My very old engineering text gives pressure due to wind as; p = 0.0032 * v^2
where pressure p is in pounds per square foot and v is miles per hour.
For pressure in psi divide by 144 to get; p = .00002222 * v^2
So if v = 60 mph, then p = 0.08 psi.
This estimate agrees reasonably well with russ_watters result of 0.06 psi.
 
  • #4
The rolled-up constant I used was 4005, which inverted is .000250. Not sure where the discrepancy comes from. But not a big deal.
 
  • #5
I based my computation on an old formula to confirm the order of magnitude of russ_watters result. We agreed.

The coefficient should really be 0.00255646, not the 0.0032 as obtained from my 1938 engineering text that used a coefficient recommended by a paper published in 1911. I believe the result discrepancy comes about because Engineers are conservative and so overestimate the effect of wind on their structural designs.

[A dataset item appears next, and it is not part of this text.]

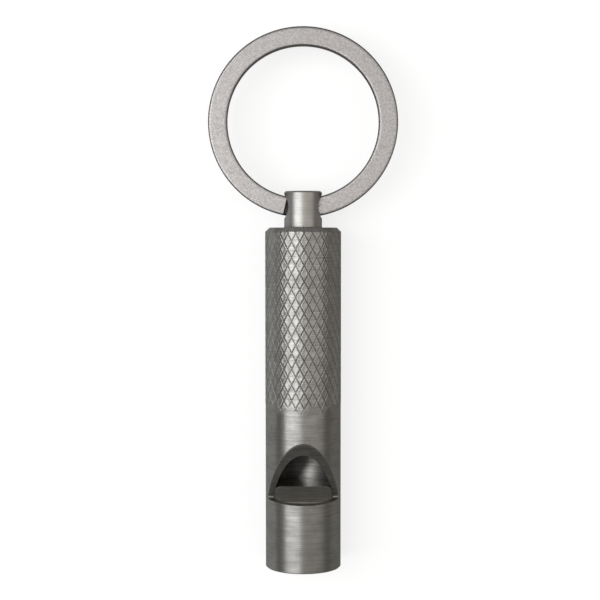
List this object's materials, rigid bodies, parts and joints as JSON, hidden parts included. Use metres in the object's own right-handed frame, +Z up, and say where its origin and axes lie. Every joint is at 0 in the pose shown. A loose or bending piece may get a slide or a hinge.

Standards have also been redefined during the last 102 years.

Further examination of the “rolled up” constant k based on;
dynamic pressure = half * density * velocity^2
Assuming air at 15°C and sea level, the density is 1.225 kg/m3
and knowing that 1 psi = 6.8948*10^3 Pa

k = (0.5 * 1.225 * 1609.344^2) / (6894.8 * 3600^2)
So k = 17.7532e-6
And 1 / k = 56327.87
Then psi = mph^2 * 17.7532e-6
Or psi = mph^2 / 56327.87

At 60 mph the theoretical dynamic pressure will be 0.0639115 psi

What the computation does confirm is that at the speed of road vehicles, the force of the wind on a large exposed surface can be very great, but the pressure per unit area is small when compared to atmospheric pressure. This limits the utility of ram air intakes and explains why a turbo-charger or super-charger must be used to get a significant charge boost. Fundamentally, a turbo-charger gives a greater pressure boost than a ram air intake because the blades of the compressor can move significantly faster than the vehicle.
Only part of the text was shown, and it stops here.